Interfamily asset protection may also involve considering your beneficiaries’ potential, future creditor problems. What if your child is a beneficiary of your trust and, after your passing, gets divorced or faces a lawsuit related to a car accident or professional negligence? As explained in this article, building into your living trust an Independent Trustee Discretionary Spendthrift Trust to hold the beneficiary's inheritance interest may provide the potential interfamily asset protection you’re looking for (maximizing the likelihood that your property does not end up in the hands of a beneficiary’s creditors) and may better protect and preserve your assets than if the beneficiary were permitted to act as their own trustee. At the Law Office of Ryan J. Casson, these concepts and any questions that you may have can be addressed in detail, and Camarillo estate planning attorney Ryan J. Casson can walk you through the pros and cons as they exist based on your circumstances.

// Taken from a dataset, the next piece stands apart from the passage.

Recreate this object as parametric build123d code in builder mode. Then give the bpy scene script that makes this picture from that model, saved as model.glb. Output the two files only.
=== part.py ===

Conclusion: A California Living Trust is Critical to a California Estate Plan

Establishing a living trust in California is an easy and prudent step toward ensuring the efficient, private transfer of your assets. By avoiding probate, protecting your privacy, planning for incapacity, and having the opportunity to build in estate tax flexibility and asset protection, a living trust offers a comprehensive solution to the complexities of estate planning. Yet there may be additional benefits that are not addressed in this article! As the legal landscape evolves, consulting with an experienced California estate planning attorney is crucial to crafting a living trust that aligns with your unique needs and circumstances. In the end, a living trust empowers you to have greater control over the distribution of your assets and provides peace of mind for both you and your loved ones.